◆ DESCRIPTION OF THE TASK ◆
Using the material below, print the line that contains "const group = new THREE.Group();", the line that contains "before = set(bpy.data.objects)", and every line in between, exactly and nothing else.

◆ DATA EXTRACT ◆
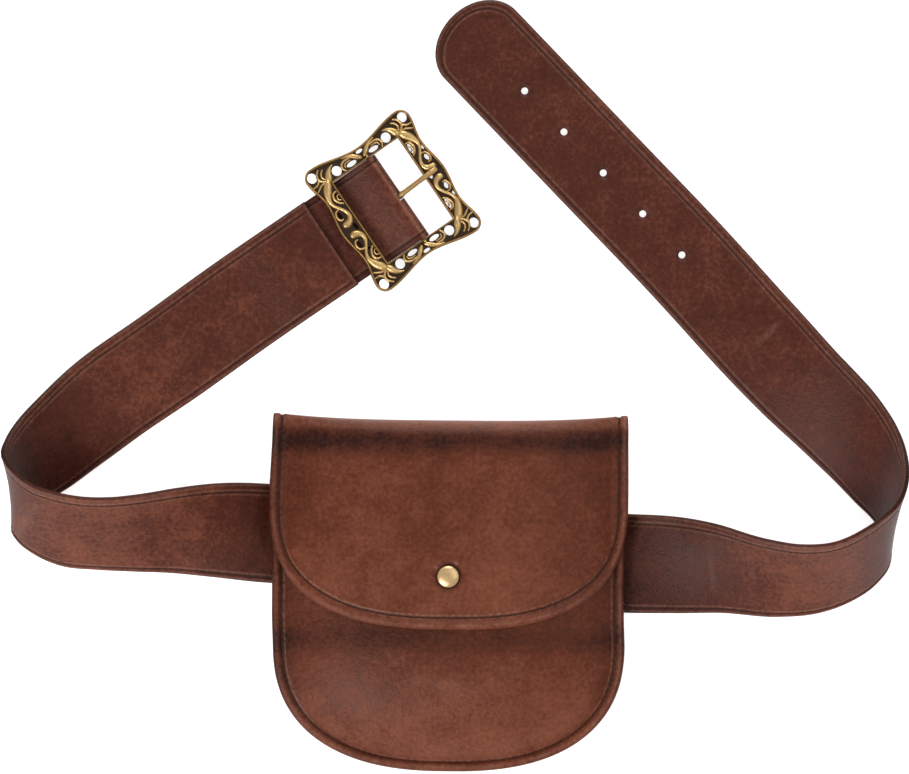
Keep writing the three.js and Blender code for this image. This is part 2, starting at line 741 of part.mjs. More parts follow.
function buckleFrame() {
  const outline = QUARTERS.flatMap(([flipX, flipY]) => mirrored(quarterOutline(), flipX, flipY));
  const bare = outline.filter((p, i) => p.distanceTo(outline[(i + 1) % outline.length]) > GAP / 10);
  const halfLength = WINDOW_LENGTH / 2;
  const halfWidth = WINDOW_WIDTH / 2;
  const windowCorners = [
    new THREE.Vector2(-halfLength, -halfWidth),
    new THREE.Vector2(halfLength, -halfWidth),
    new THREE.Vector2(halfLength, halfWidth),
    new THREE.Vector2(-halfLength, halfWidth),
  ];
  const plate = prism(bare, PLATE_THICK, [windowCorners, ...frameGaps()]).translate(0, 0, -PLATE_THICK / 2);
  let frame = solidOf(plate);
  frame = frame.add(rim(bare, -OUTER_WIRE, -GAP / 3));
  frame = frame.add(rim(windowCorners, GAP / 3, INNER_WIRE));
  const scrolls = [
    ...SIDE_SCROLLS.map((rows) => scrollPoints(true, rows)),
    ...END_SCROLLS.map((rows) => scrollPoints(false, rows)),
  ];
  for (const [flipX, flipY] of QUARTERS) {
    for (const scroll of scrolls) {
      frame = frame.add(
        crest(scroll.map((p) => ({ x: flipX ? -p.x : p.x, y: flipY ? -p.y : p.y, half: p.half }))),
      );
    }
  }
  const barLength = WINDOW_WIDTH + END_BAND;
  const bar = new THREE.CylinderGeometry(BAR_RADIUS, BAR_RADIUS, barLength, 12).translate(BAR_OFFSET, 0, 0);
  return geometryOf(frame.add(solidOf(bar))).translate(-BAR_OFFSET, 0, 0);
}

function buckleProng() {
  const ring = prism(arc(0, 0, RING_RADIUS, 0, 345, 23), RING_WIDTH, [
    arc(0, 0, BAR_RADIUS + RING_PLAY, 0, 337.5, 15),
  ]).translate(0, 0, -RING_WIDTH / 2);
  ring.rotateX(Math.PI / 2);
  const rest = PLATE_THICK / 2 + CREST_HEIGHT + GAP;
  const section = arc(0, 0, 0.5, 22.5, 337.5, 7);
  const points = PRONG_ROWS.flatMap((row) =>
    section.map((p) => {
      const rise = rest * row.rise + PRONG_THICK * row.thick * (0.5 + p.y);
      return new THREE.Vector3(PRONG_LENGTH * row.reach, PRONG_WIDTH * row.width * p.x, rise);
    }),
  );
  const sides = section.length;
  const faces = [];
  for (let i = 0; i + 1 < PRONG_ROWS.length; i += 1) {
    for (let k = 0; k < sides; k += 1) {
      const a = i * sides + k;
      const b = i * sides + ((k + 1) % sides);
      faces.push(a, b, b + sides, a, b + sides, a + sides);
    }
  }
  const last = (PRONG_ROWS.length - 1) * sides;
  for (let k = 1; k + 1 < sides; k += 1) {
    faces.push(0, k + 1, k, last, last + k, last + k + 1);
  }
  const shaft = solidOf(meshOf(points, faces));
  return geometryOf(solidOf(ring).add(shaft)).rotateZ(PRONG_ASKEW * TURN);
}

// Materials and assembly

function leather(color) {
  return new THREE.MeshStandardMaterial({ color, roughness: 0.45, metalness: 0 });
}

function brass(color) {
  return new THREE.MeshStandardMaterial({ color, roughness: 0.35, metalness: 1 });
}

function piece(name, geometry, material) {
  const mesh = new THREE.Mesh(geometry, material);
  mesh.name = name;
  return mesh;
}

const pouch = new THREE.Group();
pouch.position.set(POUCH_X * LAY_WIDTH, POUCH_Y * LAY_DEPTH, 0);
pouch.rotation.z = POUCH_TURN * TURN;
const loop = piece("belt_loop", beltLoop(), leather(0x5a2c1e));
loop.position.y = BELT_ROWS[POUCH_ROW].y * LAY_DEPTH - pouch.position.y;
pouch.add(
  piece("pouch_front", pouchFront(), leather(0x6e3b2b)),
  piece("pouch_back_and_flap", backAndFlap(), leather(0x733e2b)),
  piece("snap_stud", snapStud(), brass(0xb58c58)),
  loop,
);

const buckle = new THREE.Group();
const strapEnd = beltPoint(0, 0);
const outward = strapEnd.clone().sub(beltPoint(STRAP_STEP / 10, 0));
const outwardTurn = Math.atan2(outward.y, outward.x);
buckle.position.set(
  strapEnd.x + Math.cos(outwardTurn) * BAR_FROM_STRAP,
  strapEnd.y + Math.sin(outwardTurn) * BAR_FROM_STRAP,
  BAR_HEIGHT,
);
buckle.rotation.z = outwardTurn;
const hinged = new THREE.Group();
hinged.rotation.y = FRAME_TILT;
hinged.add(
  piece("buckle_frame", buckleFrame(), brass(0x9a7443)),
  piece("buckle_prong", buckleProng(), brass(0xa87f4a)),
);
const tabPieces = [
  piece("buckle_tab_upper", tabUpper(), leather(0x613226)),
  piece("buckle_tab_lower", tabLower(), leather(0x613226)),
  piece("buckle_tab_fold_left", tabFold(1), leather(0x613226)),
  piece("buckle_tab_fold_right", tabFold(-1), leather(0x613226)),
];
buckle.add(...tabPieces, hinged);

const group = new THREE.Group();
group.add(piece("belt_strap", beltStrap(), leather(0x5e3226)), pouch, buckle);

// The origin is on the surface, under the middle of the whole part.
const whole = new THREE.Box3().setFromObject(group, true);
group.position.set(-(whole.min.x + whole.max.x) / 2, -(whole.min.y + whole.max.y) / 2, -whole.min.z);

export default group;
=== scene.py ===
"""A leather belt pouch on a wide belt with a pierced brass buckle, laid flat on a pale surface.

Sizes are in millimetres and are turned into Blender's metres when a mesh is made. The leather pieces
follow the same rows and named sizes as the CAD part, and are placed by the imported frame.
"""

import json
import logging
import math
from collections.abc import Callable
from dataclasses import astuple, dataclass, field
from enum import Enum
from functools import partial

import bpy
import numpy as np
from mathutils import Matrix, Vector


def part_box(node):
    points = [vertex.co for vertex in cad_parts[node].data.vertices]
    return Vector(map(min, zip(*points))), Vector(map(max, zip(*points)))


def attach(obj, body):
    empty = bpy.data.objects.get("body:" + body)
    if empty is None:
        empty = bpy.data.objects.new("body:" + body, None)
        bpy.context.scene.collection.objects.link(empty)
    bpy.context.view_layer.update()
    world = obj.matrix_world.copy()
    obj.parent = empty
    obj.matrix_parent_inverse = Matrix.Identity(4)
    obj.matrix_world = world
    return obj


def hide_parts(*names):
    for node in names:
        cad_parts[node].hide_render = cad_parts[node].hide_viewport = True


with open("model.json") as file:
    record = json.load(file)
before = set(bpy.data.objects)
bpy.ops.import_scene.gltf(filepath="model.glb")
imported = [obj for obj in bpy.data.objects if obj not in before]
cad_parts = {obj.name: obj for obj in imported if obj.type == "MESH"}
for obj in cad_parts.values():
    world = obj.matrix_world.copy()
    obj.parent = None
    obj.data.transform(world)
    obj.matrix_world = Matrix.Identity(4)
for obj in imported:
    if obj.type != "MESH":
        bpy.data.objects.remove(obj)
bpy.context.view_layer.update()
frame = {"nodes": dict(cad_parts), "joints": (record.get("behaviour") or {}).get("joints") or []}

MM = 0.001
GAP = 0.3
STRAP_WIDTH = 49.5
STRAP_THICK = 2.4
WALL = 2.0
LOOP_THICK = 1.6
TAB_THICK = 1.2
TAB_NODES = ("buckle_tab_upper", "buckle_tab_lower", "buckle_tab_fold_left", "buckle_tab_fold_right")
LOOP_RISE = LOOP_THICK + GAP
BACK_HEIGHT = LOOP_RISE + STRAP_THICK + GAP

log = logging.getLogger("pouch")

Surface = Callable[[np.ndarray], np.ndarray]
Placing = Callable[[np.ndarray], tuple[np.ndarray, np.ndarray]]
HalfWidth = Callable[[np.ndarray], np.ndarray]


class Face(Enum):
    """The side of a leather sheet that a seam's stitches lie on."""

    FRONT = 1
    BACK = -1


# Small shaping helpers


def smooth(share: np.ndarray | float) -> np.ndarray:
    """Eases a share from 0 to 1.

    Args:
        share: where the value stands; it is held between 0 and 1.

    Returns:
        The eased share.
    """
    held = np.clip(share, 0.0, 1.0)
    return held * held * (3 - 2 * held)


def bell(distance: np.ndarray, width: float) -> np.ndarray:
    """A soft bump that is 1 at no distance and fades over a width.

    Args:
        distance: distances from the bump's middle.
        width: the distance at which it has faded to about a third.

    Returns:
        The bump's height at each distance.
    """
    return np.exp(-((distance / width) ** 2))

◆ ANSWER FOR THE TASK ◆
const group = new THREE.Group();
group.add(piece("belt_strap", beltStrap(), leather(0x5e3226)), pouch, buckle);

// The origin is on the surface, under the middle of the whole part.
const whole = new THREE.Box3().setFromObject(group, true);
group.position.set(-(whole.min.x + whole.max.x) / 2, -(whole.min.y + whole.max.y) / 2, -whole.min.z);

export default group;
=== scene.py ===
"""A leather belt pouch on a wide belt with a pierced brass buckle, laid flat on a pale surface.

Sizes are in millimetres and are turned into Blender's metres when a mesh is made. The leather pieces
follow the same rows and named sizes as the CAD part, and are placed by the imported frame.
"""

import json
import logging
import math
from collections.abc import Callable
from dataclasses import astuple, dataclass, field
from enum import Enum
from functools import partial

import bpy
import numpy as np
from mathutils import Matrix, Vector


def part_box(node):
    points = [vertex.co for vertex in cad_parts[node].data.vertices]
    return Vector(map(min, zip(*points))), Vector(map(max, zip(*points)))


def attach(obj, body):
    empty = bpy.data.objects.get("body:" + body)
    if empty is None:
        empty = bpy.data.objects.new("body:" + body, None)
        bpy.context.scene.collection.objects.link(empty)
    bpy.context.view_layer.update()
    world = obj.matrix_world.copy()
    obj.parent = empty
    obj.matrix_parent_inverse = Matrix.Identity(4)
    obj.matrix_world = world
    return obj


def hide_parts(*names):
    for node in names:
        cad_parts[node].hide_render = cad_parts[node].hide_viewport = True


with open("model.json") as file:
    record = json.load(file)
before = set(bpy.data.objects)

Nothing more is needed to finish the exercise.